According to the Financial Supervisory Service, the major shareholders of Chonghaejin Marine, the Sewol’s official owner, are the two sons of Yoo Byung-eun, the former chairman of Semo Group, a large ferry and cruise operator that operated boat trips on the Han River in Seoul until it went bankrupt in 1997.
FSS audit reports on domestic companies show that Chonghaejin has two major shareholders: 39.4 percent of its shares belong to Chonhaeji, which specializes in producing container ships, oil tankers, bulk carriers and LNG ships, while 7.1 percent is owned by I-One-I Holdings, a business consulting company based in Seoul.
The major shareholder of Chonhaeji is also I-One-I holdings, which holds 42.8 percent of its stock.
Yoo Dae-gyun and Yoo Hyeok-gi, the former chairman’s sons, are the major shareholders of I-One-I Holdings. Each holds 19.44 percent of the company’s stock, or nearly 40 percent combined, the FSS report said. Assets owned by the elder Yoo were estimated at 560 billion won ($539 million), according to the prosecution.
The prosecution also alleges that Yoo set up a shell company to evade tax and manage profits from the overseas branches of his companies.
Yoo established 13 overseas corporations including Semo U.S.A., Ahae Press France, Semo Kurnia Indonesia and Semo Hong Kong.
Along with the prosecutors, the Financial Supervisory Service and National Tax Service have been tracing bank accounts and foreign real estates purchased by Yoo and his two sons, including a $3.5 million mansion in New York owned by his second son.
Following the financial regulators’ probe, up to 44 executives and shareholders of Chonghaejin Marine Company were banned from leaving the country on Tuesday, including CEO Kim Han-shik, who vanished from the public eye after a news conference last Thursday.
Prosecutors also vowed to verify whether the owner family and the operator are liable for compromising emergency preparedness and safety training for the ill-fated ferry.
The local media reported that the shipping company spent only 540,000 won last year to train its staff in safety measures.
Prosecutors are also looking into whether Yoo bribed high-ranking officials to conceal his companies’ unlawful practices. He is also accused of forcing members of a religious cult to buy shares of his companies. Also searched was a building in Yongsan District used by the cult. Yoo is reportedly the leader of a pseudo-Christian cult and is currently accused of forcing members of his cult to invest in companies run by him and his sons.
Prosecutors investigated Yoo in 1987 on suspicions that he was behind a mass suicide of 32 religious believers. At that time, he served as a minister of the cult.
Local media outlets also reported that many employees of the Yoo family’s companies and subsidiaries are members of the cult.
But prosecutors said the current investigation is not focused on Yoo’s role as a religious figure.
“We know that people are interested in the issue,” said a prosecutor at the Incheon District Prosecutors’ Office. “But the focus is the company’s financial irregularities,” the prosecutor said.

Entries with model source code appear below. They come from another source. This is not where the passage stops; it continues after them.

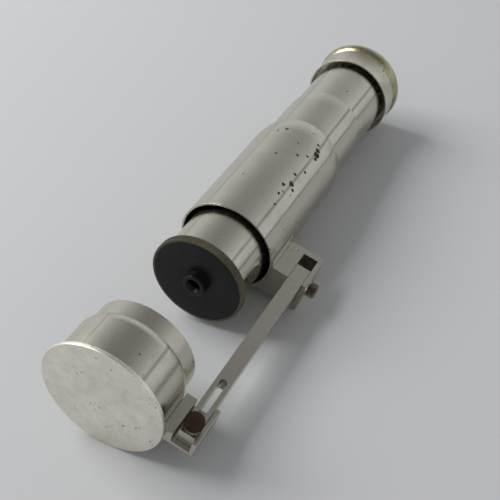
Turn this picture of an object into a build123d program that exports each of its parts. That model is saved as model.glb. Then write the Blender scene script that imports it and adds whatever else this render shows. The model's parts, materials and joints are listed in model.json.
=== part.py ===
"""Pocket telescope with a folding foot.

A main tube with the optics slides in a short stepped sleeve. A clevis on the sleeve's side
carries a square arm, and a hollow drum with a flat disc, the foot, is clamped to the arm's
slotted end. Millimetres. The optical axis is Y and the telescope looks along +Y. Every piece
is drawn with y = 0 at the sleeve's mouth, and export() moves the row's origin to the centre
of the objective ring's front mouth.
"""
from build123d import *
import math
import os

os.makedirs("parts", exist_ok=True)

# Clearances
SLIDE_FIT = 0.05      # radial, between a tube and the bore it slides or turns in
SCREW_FIT = 0.05      # radial, between a screw's shank and its holes
SIDE_FIT = 0.1        # between the arm's faces and the faces that guide it
FACE_GAP = 0.05       # between two flat faces that turn or slide on each other

# Sleeve
SLEEVE_R = 15.0
SLEEVE_WALL = 0.6
SLEEVE_LENGTH = 44.3  # of the wide section, from its mouth
SHOULDER_LENGTH = 7.0
SHOULDER_STEP = 0.5   # square step left at the shoulder's narrow end
GUIDE_WALL = 0.58     # wall of the narrow section that guides the main tube
GUIDE_LENGTH = 14.1
NOSE_LENGTH = 6.0     # rounded end of the narrow section
NOSE_EDGE = 0.25      # wall left at the nose's tip

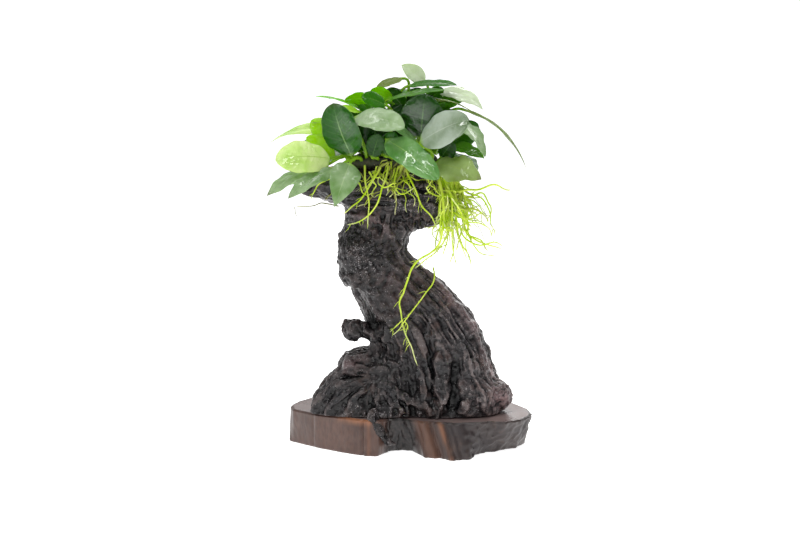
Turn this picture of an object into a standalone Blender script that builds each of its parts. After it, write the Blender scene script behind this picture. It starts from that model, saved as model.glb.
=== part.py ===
"""Anubias growing on a piece of dark driftwood that stands on a sawn wooden slab.

Metres, +Z up. The origin is the middle of the slab's underside, the plant's front faces -Y and
the knee of the driftwood points to -X. The driftwood is one grown shape, parted at its forks.
Every leaf is one solid: a round stalk that flattens into its blade. Lengths in the tables below
are millimetres, and mm() turns them into metres.
"""

import math

import bmesh
import bpy
from mathutils import Matrix, Vector

GAP = 0.3                 # clearance between pieces that touch
SLAB_THICKNESS = 25.0
SLAB_CHAMFER = 1.2
WOOD_SIDES = 22
CROWN_SIDES = 16
STALK_RADIUS = 0.95
BLADE_HALF_THICKNESS = 0.42
LEAF_SIDES = 8
ROOT_SIDES = 6
RHIZOME_SIDES = 8

# Outlines of the slab, anticlockwise from its left corner: (x, y) underneath and (x, y) on top.
SLAB_OUTLINE = [
    ((-78, 4), (-77, 8)), ((-74, 0), (-75, -5)), ((-56, -18), (-58, -21)), ((-38, -32), (-38, -31)),
    ((-24, -41), (-24, -39)), ((-16, -42), (-15, -41)), ((-8, -27), (-8, -36)), ((1, -23), (1, -35)),
    ((9, -26), (8, -40)), ((17, -46), (17, -44)), ((27, -48), (29, -47)), ((37, -55), (38, -49)),
    ((46, -51), (49, -47)), ((55, -33), (61, -44)), ((69, -25), (73, -46)), ((80, -18), (84, -37)),
    ((87, -5), (91, -21)), ((88, 8), (90, -3)), ((82, 24), (83, 12)), ((74, 36), (74, 30)),
    ((56, 48), (56, 46)), ((30, 53), (30, 51)), ((2, 50), (2, 49)), ((-24, 54), (-24, 53)),
    ((-46, 49), (-46, 47)), ((-64, 38), (-63, 37)), ((-74, 22), (-73, 22)),
]

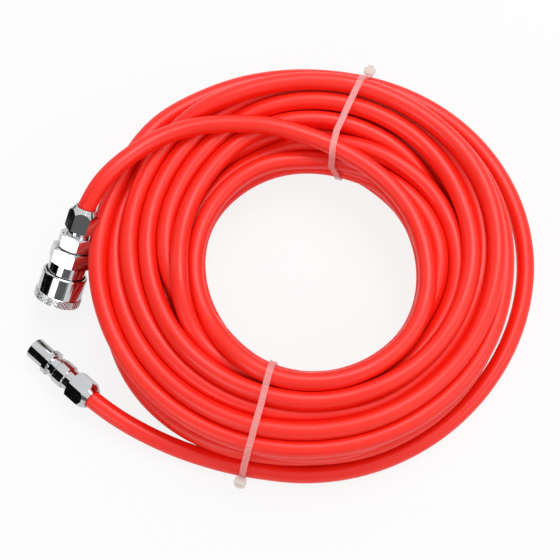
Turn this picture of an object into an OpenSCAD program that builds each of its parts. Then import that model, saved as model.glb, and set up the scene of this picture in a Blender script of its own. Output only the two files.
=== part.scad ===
// Coiled air hose. A polyurethane hose is wound flat and held by two nylon ties. One end carries
// a quick-connect socket, the other end its plug. Sizes are in millimetres.
// The coil's axis is Z, and the whole lies on Z = 0.

/* [Hose] */
// Outside diameter of the hose
hose_od = 8; // [7:0.1:10]
// Inside diameter of the hose
hose_id = 5; // [4.4:0.1:6]

/* [Coil] */
// Outer radius of the wound coil
coil_out_r = 96.5; // [85:0.5:120]
// Radius of the open eye in the middle
coil_in_r = 46; // [35:0.5:58]
// Height of the wound coil
coil_h = 29; // [22:0.5:36]
// Corner radius of the coil's section
coil_corner = 11; // [6:0.5:11]

/* [Ties] */
// Width of a tie's strap
tie_w = 2.8; // [2:0.1:4]
// Thickness of a tie's strap
tie_t = 1.1; // [0.8:0.1:1.6]
// Width of a tie's head, along the hose
head_w = 5.7; // [4.5:0.1:7]
// Height of a tie's head, along the strap
head_h = 5.8; // [4.5:0.1:7]
// Thickness of a tie's head
head_t = 4.5; // [3.5:0.1:5.5]
// Height of the heads' lower face above the floor
head_z = 8; // [5:0.5:11]
// Direction of the first tie, seen from above
upper_tie_angle = 75; // [70:1:85]
// Direction of the second tie, seen from above
lower_tie_angle = -110; // [-118:1:-100]

/* [Plug] */
// Radius of the plug's nose
nose_r = 4.85; // [4.2:0.05:5.4]
// Length of the plug's nose
nose_len = 9.4; // [8:0.1:10.4]
// Height of the collar above the nose
collar_step = 1.1; // [0.9:0.05:1.3]
// Width of the collar that the balls hold
collar_w = 3.1; // [2.6:0.1:3.4]
// Length from the collar to the plug's ring
neck_len = 3.9; // [3.4:0.1:4.6]
// Length of the plug's ring
ring_len = 5.6; // [4:0.1:7]
// Radius of the plug's air passage
passage_r = 3.2; // [2.4:0.1:3.4]

/* [Hose nuts] */
// Radial room between the hose and the thread's outside
thread_over_hose = 1; // [0.8:0.05:1.4]
// Wall of a nut over the thread, at a flat
nut_wall = 1; // [0.8:0.05:2]
// Length of a nut
nut_len = 11.2; // [10:0.1:13.5]
// Turn of the plug's nut about the axis
plug_nut_roll = 14; // [0:1:59]
// Length of a nut's tapered end
nut_taper = 3.4; // [2.5:0.1:4]
// Length of thread between a body and its nut
thread_gap = 2; // [1:0.1:4]
// Length of thread inside a nut
thread_in = 5.6; // [4.5:0.1:6]
// Length of the barb stem beyond the thread
stem_len = 4.6; // [3.5:0.1:5]
// Radius of the air passage through a barb stem
stem_bore_r = 1.75; // [1.4:0.05:1.9]

/* [Socket] */
// Wall of the barrel around the plug's collar
barrel_wall = 1.05; // [0.9:0.05:1.4]
// Radius of a locking ball
ball_r = 1.25; // [1.1:0.05:1.4]
// Number of locking balls, one named node each
balls = 6; // [6]
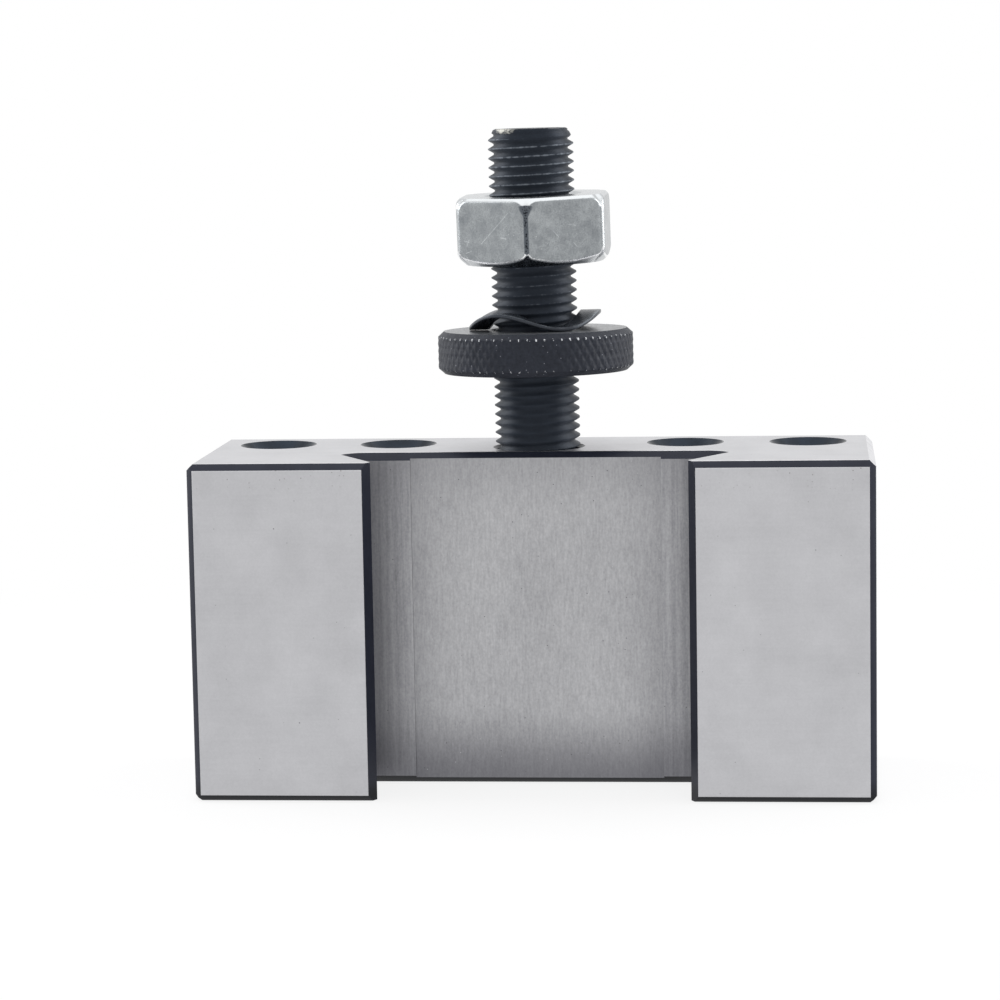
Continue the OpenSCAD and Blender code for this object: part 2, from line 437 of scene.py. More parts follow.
# Lands beside the ground strip: the same steel with longer lines, with painted shade towards its corners,
# top and foot, darkest under the dovetail
LAND_STEEL = Finish(
    name="planed_channel_lands", light="#c4c4c6", dark="#8f8f93", roughness=0.42,
    marks=(Marks((0.9, 0.9, 70), 0.5, 3), Marks((0.35, 0.35, 4), 0.35), Marks((0.3, 0.3, 0.45), 0.35)),
    relief_mm=0.002,
    covers=(
        PaintedShade("#5c5c62", Axis.ACROSS, 12, 27, 0.29),
        PaintedShade("#77777b", Axis.UP, 44, 55, 0.3),
        PaintedShade("#55555c", Axis.UP, 14, 1, 0.6),
        Specks("#5c5c60", 1.7, 0.22, 0.3),
    ),
)
# Hot black oxide on milled steel: blue-black and satin, between a metal and a glaze, with painted shade at
# the foot
BLACK_OXIDE = Finish(
    name="hot_black_oxide_steel", light="#2b2e3a", dark="#181b26", roughness=0.3, metallic=0.2,
    specular=0.2, marks=(Marks.even(4, 0.4), FINE_GRAIN), relief_mm=0.002,
    covers=(PaintedShade("#04060b", Axis.UP, 4, 0.8, 0.85),),
)
# The same oxide in the tapped holes: bluer and glossier, and darker as painted shade in the holes
OXIDE_HOLE = Finish(
    name="black_oxide_tapped_hole", light="#202b38", dark="#0d141c", roughness=0.2, metallic=0.6,
    specular=0.4, marks=(Marks.even(3, 0.6), FINE_GRAIN), relief_mm=0.004,
)
# The same oxide in the milled tool slot, over cutter marks that run along it
OXIDE_SLOT = Finish(
    name="milled_black_oxide_slot", light="#4a4b52", dark="#26272c", roughness=0.4, metallic=0.5,
    specular=0.3, marks=(Marks((12, 9, 9), 0.3), Marks((40, 0.7, 0.7), 0.5), Marks.even(0.3, 0.2)),
    relief_mm=0.006,
)
# Broken edge rubbed bright through the oxide, with a painted highlight on it: a thin light line along the
# front of the top face, and the end chamfers
WORN_EDGE_AND_HIGHLIGHT = Finish(
    name="rubbed_edge_and_painted_highlight", light="#e6e6e8", dark="#b4b4b8", roughness=0.35,
    marks=(Marks.even(2, 0.6), FINE_GRAIN), relief_mm=0.001,
)
# Rolled thread under black oxide: dark blue flanks, and crests painted grey here and there, as rubbed metal
# and painted highlight
OXIDE_THREAD = Finish(
    name="black_oxide_rolled_thread", light="#29303a", dark="#191e26", roughness=0.45, metallic=0.35,
    specular=0.2, marks=(Marks.even(3, 0.3), Marks.even(0.35, 0.3)), relief_mm=0.003,
    covers=(
        WearAndPaintedLight("#666c74", Mask.CREST, 0.45, 1.1, 0.9, 0.9),
        WearAndPaintedLight("#b4b3ac", Mask.BURR, 0.4, 0.75, 0.6, 0.9),
    ),
)
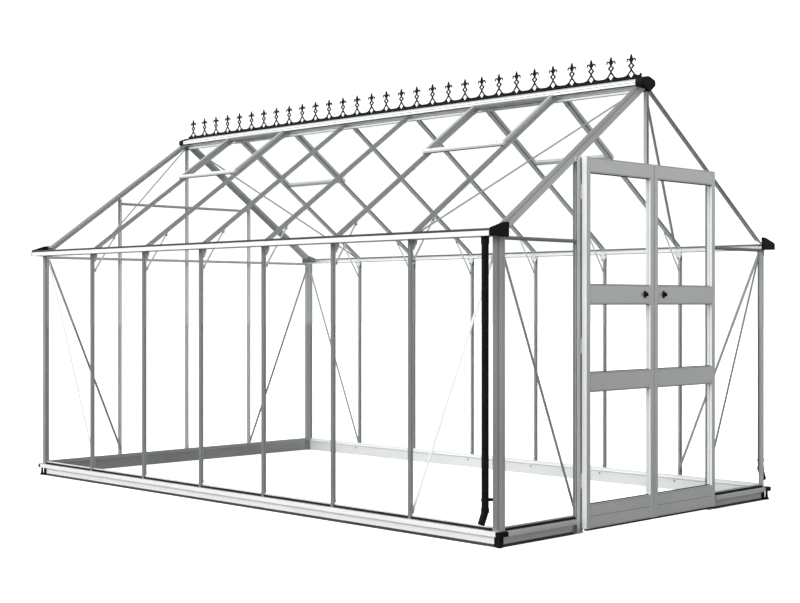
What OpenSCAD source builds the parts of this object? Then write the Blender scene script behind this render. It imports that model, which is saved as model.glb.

The investigation is being jointly conducted by three branches of the prosecution: the Gwangju District Prosecutors’ Office, Incheon District Prosecutors’ Office and Busan District Prosecutors’ Office.
The Gwangju Office is focused on investigating the specific causes of the ferry tragedy, while the Busan Office is tasked with probing major private and public organizations responsible for safety checkup on the Sewol ferry. The Busan District Prosecutors’ Office is also investigating the Korean Register of Shipping, which gave the ferry passing grades for safety in February.
The prosecution said it would take a while to discover any unlawful practices by Chonghaejin due to its convoluted shareholding structure.
“We started off seeing damages, but the investigation is widening as the company is suspected of many illegal acts,” the prosecutor said.
BY PARK EUN-JEE [firstname.lastname@example.org]
Correction and rebuttal statement by the Evangelical Baptist Church
The Korea JoongAng Daily, regarding the reports since April 16, 2014, about the Evangelical Baptist Church (EBC) and Yoo Byung-eun, is publishing the following corrections and an excerpt from the rebuttal statement by the EBC.
Through three past investigations by the prosecution, it has been revealed that Yoo and the EBC, also known as the “Salvation Group” and Guwonpa in Korean, are not related to the Odaeyang mass suicide incident. That was also confirmed by the prosecution in its official statement on May 21. The prosecution’s investigation also found that Yoo had not made an attempt to smuggle himself out of the country or seek political asylum in France. We, therefore, correct the concerned reports.
Yoo retired from his executive management position in 1997. He did not own any shares in the noted companies, nor had he managed operations or used the operating funds for personal reasons. There are no grounds to call him the actual owner and chairman of the company. As such, he did not provide any directives in regards to the overloading of the Sewol ferry or its renovation.
It was verified that the captain and crew members who abandoned ship at the time of the Sewol ferry accident are not members of the EBC. It has also been verified that the EBC does not own any shares of Chonghaejin Marine Company and did not engage in its management.
The EBC’s position is that the museums in the United States and Europe can never authorize an exhibition unless the artistic value of an artist’s works is recognized by the screening committee, irrespective of the amount of money an artist donates. The EBC’s position is that the exhibitions were not a result of Mr. Yoo’s patronage or donation, and Yoo also has not coerced Chonghaejin and its affiliates to purchase his photos.
The EBC states that Yoo did not participate in the foundation of the EBC in 1981, and the church does not offer him the title “pastor.” It also says a significant part of the 240 billion won ($206 million) worth of assets suspected of belonging to the Yoo family are real estate properties owned by the farming associations, which had been established by church members.
The EBC states that there are certain churches in Korea that call the EBC a cult, solely based on differences between their’s and the EBC’s doctrines.
But the EBC does not worship a particular individual as a religious sect leader or preach any doctrine that contradicts the Bible.